#### What to work on:
What follows is a block of records; restate each one word for word.

=====

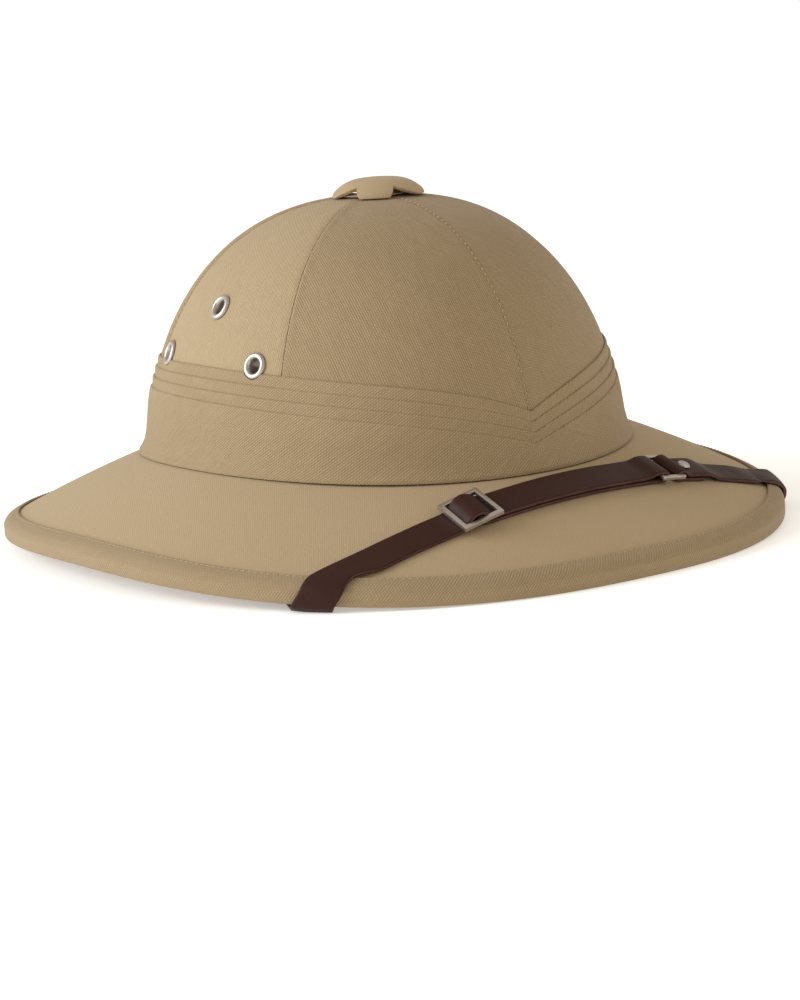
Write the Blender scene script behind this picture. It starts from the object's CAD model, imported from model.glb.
import math
import bpy
import numpy as np
from mathutils import Matrix, Vector


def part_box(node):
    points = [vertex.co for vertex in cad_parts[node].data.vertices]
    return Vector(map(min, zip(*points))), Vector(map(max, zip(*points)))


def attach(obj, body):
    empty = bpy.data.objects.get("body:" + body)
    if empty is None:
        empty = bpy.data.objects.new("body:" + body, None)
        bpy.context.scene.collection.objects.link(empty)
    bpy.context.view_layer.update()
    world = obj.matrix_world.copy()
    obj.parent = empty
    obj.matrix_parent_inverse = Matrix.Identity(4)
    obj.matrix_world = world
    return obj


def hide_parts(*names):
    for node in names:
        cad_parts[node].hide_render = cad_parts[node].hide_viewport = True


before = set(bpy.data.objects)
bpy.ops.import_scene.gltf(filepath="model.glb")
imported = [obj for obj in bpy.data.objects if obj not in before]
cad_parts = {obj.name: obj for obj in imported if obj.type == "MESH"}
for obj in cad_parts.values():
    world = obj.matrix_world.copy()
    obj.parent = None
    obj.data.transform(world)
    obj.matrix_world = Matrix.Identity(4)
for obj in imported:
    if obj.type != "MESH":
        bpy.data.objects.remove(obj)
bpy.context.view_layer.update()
bpy.ops.object.select_all(action="DESELECT")
mm = 0.001

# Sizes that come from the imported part, in millimetres


def boxOf(node):
    low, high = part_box(node)
    return np.array(low) / mm, np.array(high) / mm


edgeLow, edgeHigh = boxOf("brim_binding")
ventLow, ventHigh = boxOf("vent_cap")

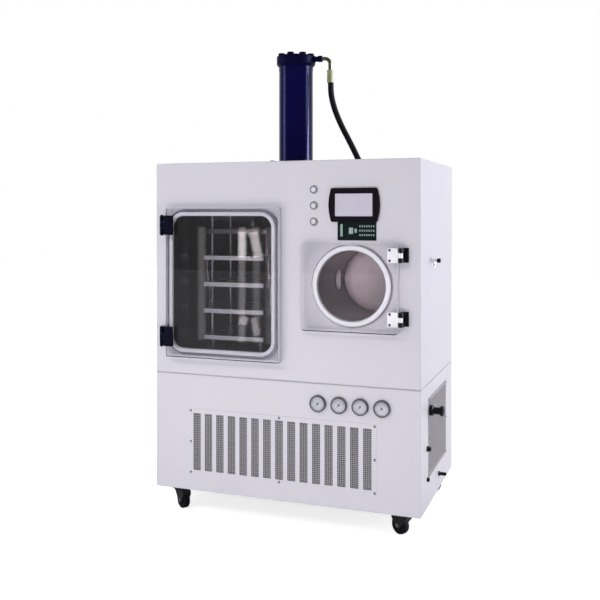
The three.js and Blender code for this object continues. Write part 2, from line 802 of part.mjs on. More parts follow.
function ramHead() {
  const profile = [
    [0, barrelTop - spigotDepth], [boreRadius - 0.9, barrelTop - spigotDepth], [boreRadius - 0.9, barrelTop],
    [headRadius - 8, barrelTop], [headRadius, barrelTop + 11], [headRadius, headTop - 2], [headRadius - 2, headTop],
    [0, headTop],
  ];
  const bolts = Array.from({ length: headBolts }, (_, i) => {
    const angle = (i * 2 * Math.PI) / headBolts;
    const at = [ramX + headBoltCircle * Math.cos(angle), stackY + headBoltCircle * Math.sin(angle)];
    return bar("z", headBoltRadius, [headTop - 1, headTop + headBoltHeight], at, 6);
  });
  const boss = bar("x", 15, [ramX + headRadius - 6, ramX + headRadius + 5], [stackY, portZ], 16);
  return fuse(turned("z", profile, ramAt, SMOOTH), ...bolts, boss);
}

// Piston, rod, the yoke under the cabinet's roof, and the push rod that passes the chamber's roof gland.
function pressRam() {
  const pistonTop = barrelTop - spigotDepth - 4;
  const yokeTop = top - yokeDrop;
  const yokeSpan = [yokeTop - yokeThickness, yokeTop];
  const half = yokeWidth / 2;
  const yoke = roundedRect([chamberX - half, ramX + half], around(stackY, yokeWidth), half - 0.01);
  return fuse(
    bar("z", boreRadius - 0.9, [pistonTop - 40, pistonTop], ramAt, 16),
    bar("z", pistonRodRadius, [yokeTop - 1, pistonTop - 39], ramAt, 16),
    flatPlate(yoke, yokeSpan, 3),
    bar("z", pushRodRadius, [pressPlateZ + pressPlateThickness / 2, yokeTop - yokeThickness + 1], [chamberX, stackY], 16),
  );
}

add("ram_barrel", ramBarrel(), bluePaint);
add("ram_head", ramHead(), bluePaint);
add("press_ram", pressRam(), chrome);

// ---------------------------------------------------------------- hydraulic hose
const ferruleTop = ferruleBottom + ferruleHeight;

function hoseFitting() {
  const start = ramX + headRadius + 5 + seatGap;
  const nutEnd = start + 32;
  const bendStart = ferruleX - bendRadius;
  const path = new THREE.CurvePath();
  const point = (x, z) => new THREE.Vector3(x, stackY, z);
  path.add(new THREE.LineCurve3(point(nutEnd - 2, portZ), point(bendStart, portZ)));
  path.add(new THREE.QuadraticBezierCurve3(
    point(bendStart, portZ), point(ferruleX, portZ), point(ferruleX, portZ - bendRadius),
  ));
  path.add(new THREE.LineCurve3(point(ferruleX, portZ - bendRadius), point(ferruleX, ferruleTop - 2)));
  const pipe = new THREE.ExtrudeGeometry(circle([0, 0], pipeRadius), {
    extrudePath: path, steps: 10, curveSegments: 4, bevelEnabled: false,
  });
  const ferrule = turned("z", [
    [0, ferruleBottom], [14, ferruleBottom], [14, ferruleTop - 22], [12, ferruleTop - 20], [12, ferruleTop - 14],
    [14, ferruleTop - 12], [14, ferruleTop - 3], [11, ferruleTop], [0, ferruleTop],
  ], [ferruleX, stackY], 10);
  return fuse(
    bar("x", 12.5, [start, start + 15], [stackY, portZ], 6),
    bar("x", 15, [start + 14, nutEnd], [stackY, portZ], 6),
    pipe,
    ferrule,
  );
}

function hose() {
  const route = new THREE.CatmullRomCurve3(hosePoints.map(([x, z]) => new THREE.Vector3(x, stackY, z)));
  return new THREE.ExtrudeGeometry(circle([0, 0], hoseRadius), {
    extrudePath: route, steps: 14, curveSegments: 4, bevelEnabled: false,
  });
}

// The rubber boot on the roof leans with the hose that runs into it.
function hoseBoot() {
  const cone = turned("z", [[0, -20], [24, -20], [21, 4], [16.5, bootLength], [0, bootLength]], [0, 0], 14);
  cone.rotateY(-bootTilt);
  const [endX, endZ] = hoseEnd;
  const reach = bootLength + seatGap;
  cone.translate(endX + reach * Math.sin(bootTilt), stackY, endZ - reach * Math.cos(bootTilt));
  const foot = [endX + 12, stackY];
  const below = box(around(endX, 200), around(stackY, 200), [top - 60, top]);
  return cut(fuse(cone, bar("z", 34, [top, top + 4], foot, 16)), below);
}

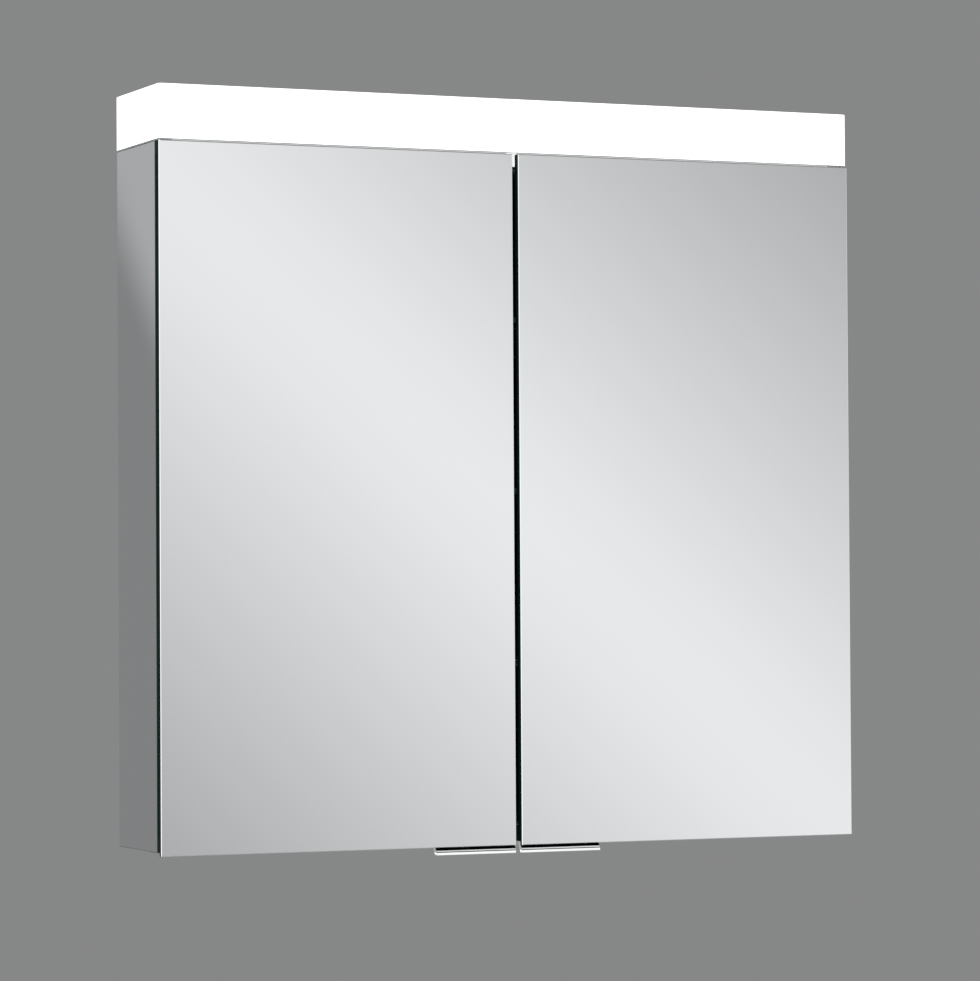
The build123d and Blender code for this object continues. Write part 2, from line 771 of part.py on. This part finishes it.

=====

#### Exercise response:
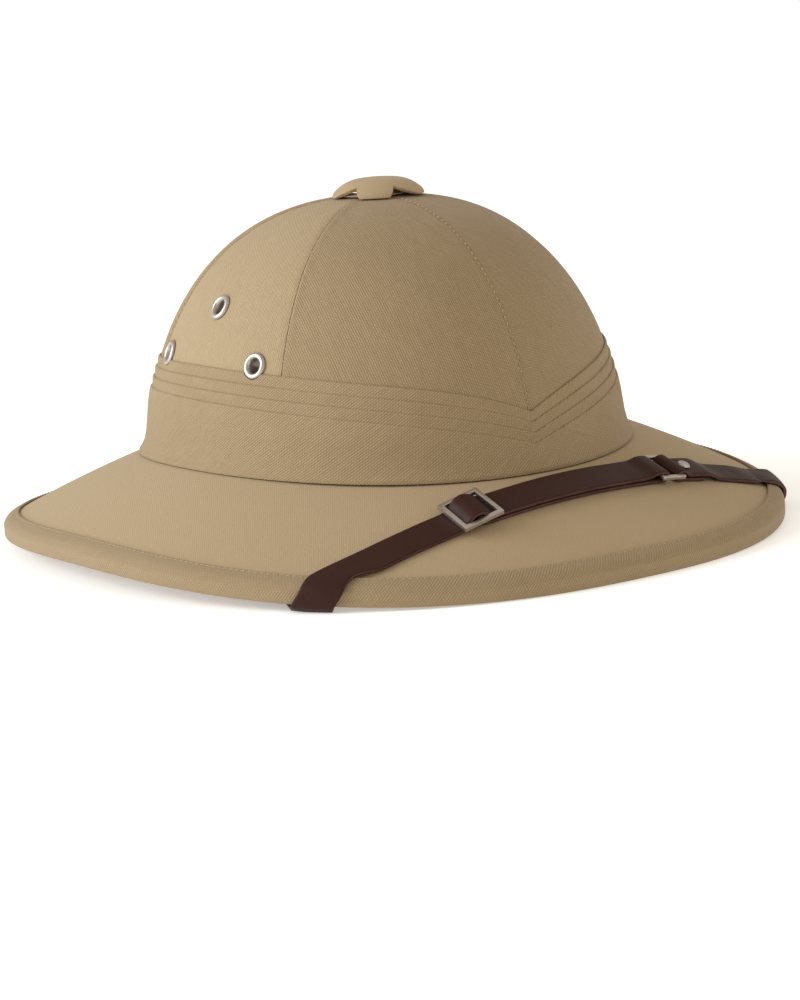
Write the Blender scene script behind this picture. It starts from the object's CAD model, imported from model.glb.
import math
import bpy
import numpy as np
from mathutils import Matrix, Vector


def part_box(node):
    points = [vertex.co for vertex in cad_parts[node].data.vertices]
    return Vector(map(min, zip(*points))), Vector(map(max, zip(*points)))


def attach(obj, body):
    empty = bpy.data.objects.get("body:" + body)
    if empty is None:
        empty = bpy.data.objects.new("body:" + body, None)
        bpy.context.scene.collection.objects.link(empty)
    bpy.context.view_layer.update()
    world = obj.matrix_world.copy()
    obj.parent = empty
    obj.matrix_parent_inverse = Matrix.Identity(4)
    obj.matrix_world = world
    return obj


def hide_parts(*names):
    for node in names:
        cad_parts[node].hide_render = cad_parts[node].hide_viewport = True


before = set(bpy.data.objects)
bpy.ops.import_scene.gltf(filepath="model.glb")
imported = [obj for obj in bpy.data.objects if obj not in before]
cad_parts = {obj.name: obj for obj in imported if obj.type == "MESH"}
for obj in cad_parts.values():
    world = obj.matrix_world.copy()
    obj.parent = None
    obj.data.transform(world)
    obj.matrix_world = Matrix.Identity(4)
for obj in imported:
    if obj.type != "MESH":
        bpy.data.objects.remove(obj)
bpy.context.view_layer.update()
bpy.ops.object.select_all(action="DESELECT")
mm = 0.001

# Sizes that come from the imported part, in millimetres


def boxOf(node):
    low, high = part_box(node)
    return np.array(low) / mm, np.array(high) / mm


edgeLow, edgeHigh = boxOf("brim_binding")
ventLow, ventHigh = boxOf("vent_cap")

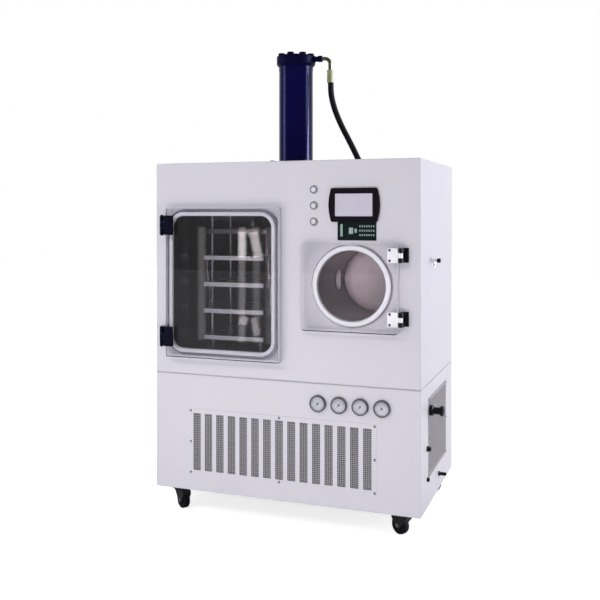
The three.js and Blender code for this object continues. Write part 2, from line 802 of part.mjs on. More parts follow.
function ramHead() {
  const profile = [
    [0, barrelTop - spigotDepth], [boreRadius - 0.9, barrelTop - spigotDepth], [boreRadius - 0.9, barrelTop],
    [headRadius - 8, barrelTop], [headRadius, barrelTop + 11], [headRadius, headTop - 2], [headRadius - 2, headTop],
    [0, headTop],
  ];
  const bolts = Array.from({ length: headBolts }, (_, i) => {
    const angle = (i * 2 * Math.PI) / headBolts;
    const at = [ramX + headBoltCircle * Math.cos(angle), stackY + headBoltCircle * Math.sin(angle)];
    return bar("z", headBoltRadius, [headTop - 1, headTop + headBoltHeight], at, 6);
  });
  const boss = bar("x", 15, [ramX + headRadius - 6, ramX + headRadius + 5], [stackY, portZ], 16);
  return fuse(turned("z", profile, ramAt, SMOOTH), ...bolts, boss);
}

// Piston, rod, the yoke under the cabinet's roof, and the push rod that passes the chamber's roof gland.
function pressRam() {
  const pistonTop = barrelTop - spigotDepth - 4;
  const yokeTop = top - yokeDrop;
  const yokeSpan = [yokeTop - yokeThickness, yokeTop];
  const half = yokeWidth / 2;
  const yoke = roundedRect([chamberX - half, ramX + half], around(stackY, yokeWidth), half - 0.01);
  return fuse(
    bar("z", boreRadius - 0.9, [pistonTop - 40, pistonTop], ramAt, 16),
    bar("z", pistonRodRadius, [yokeTop - 1, pistonTop - 39], ramAt, 16),
    flatPlate(yoke, yokeSpan, 3),
    bar("z", pushRodRadius, [pressPlateZ + pressPlateThickness / 2, yokeTop - yokeThickness + 1], [chamberX, stackY], 16),
  );
}

add("ram_barrel", ramBarrel(), bluePaint);
add("ram_head", ramHead(), bluePaint);
add("press_ram", pressRam(), chrome);

// ---------------------------------------------------------------- hydraulic hose
const ferruleTop = ferruleBottom + ferruleHeight;

function hoseFitting() {
  const start = ramX + headRadius + 5 + seatGap;
  const nutEnd = start + 32;
  const bendStart = ferruleX - bendRadius;
  const path = new THREE.CurvePath();
  const point = (x, z) => new THREE.Vector3(x, stackY, z);
  path.add(new THREE.LineCurve3(point(nutEnd - 2, portZ), point(bendStart, portZ)));
  path.add(new THREE.QuadraticBezierCurve3(
    point(bendStart, portZ), point(ferruleX, portZ), point(ferruleX, portZ - bendRadius),
  ));
  path.add(new THREE.LineCurve3(point(ferruleX, portZ - bendRadius), point(ferruleX, ferruleTop - 2)));
  const pipe = new THREE.ExtrudeGeometry(circle([0, 0], pipeRadius), {
    extrudePath: path, steps: 10, curveSegments: 4, bevelEnabled: false,
  });
  const ferrule = turned("z", [
    [0, ferruleBottom], [14, ferruleBottom], [14, ferruleTop - 22], [12, ferruleTop - 20], [12, ferruleTop - 14],
    [14, ferruleTop - 12], [14, ferruleTop - 3], [11, ferruleTop], [0, ferruleTop],
  ], [ferruleX, stackY], 10);
  return fuse(
    bar("x", 12.5, [start, start + 15], [stackY, portZ], 6),
    bar("x", 15, [start + 14, nutEnd], [stackY, portZ], 6),
    pipe,
    ferrule,
  );
}

function hose() {
  const route = new THREE.CatmullRomCurve3(hosePoints.map(([x, z]) => new THREE.Vector3(x, stackY, z)));
  return new THREE.ExtrudeGeometry(circle([0, 0], hoseRadius), {
    extrudePath: route, steps: 14, curveSegments: 4, bevelEnabled: false,
  });
}

// The rubber boot on the roof leans with the hose that runs into it.
function hoseBoot() {
  const cone = turned("z", [[0, -20], [24, -20], [21, 4], [16.5, bootLength], [0, bootLength]], [0, 0], 14);
  cone.rotateY(-bootTilt);
  const [endX, endZ] = hoseEnd;
  const reach = bootLength + seatGap;
  cone.translate(endX + reach * Math.sin(bootTilt), stackY, endZ - reach * Math.cos(bootTilt));
  const foot = [endX + 12, stackY];
  const below = box(around(endX, 200), around(stackY, 200), [top - 60, top]);
  return cut(fuse(cone, bar("z", 34, [top, top + 4], foot, 16)), below);
}

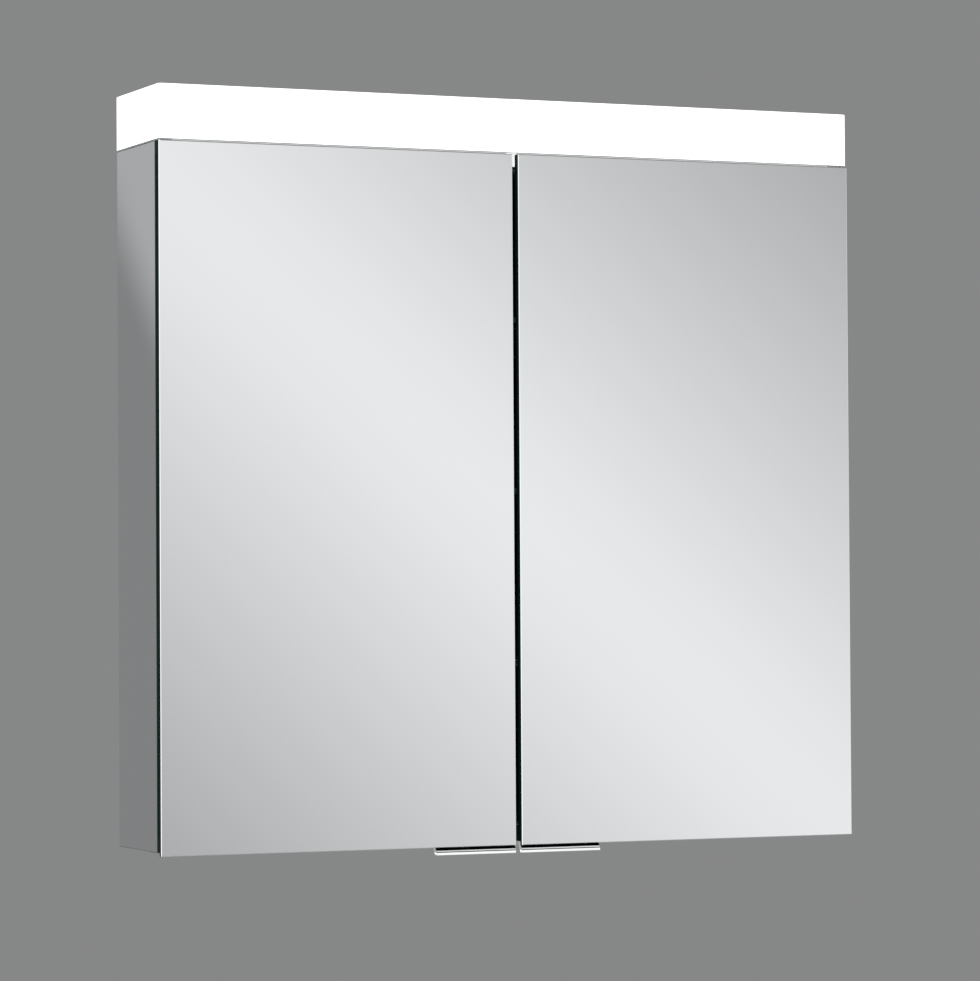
The build123d and Blender code for this object continues. Write part 2, from line 771 of part.py on. This part finishes it.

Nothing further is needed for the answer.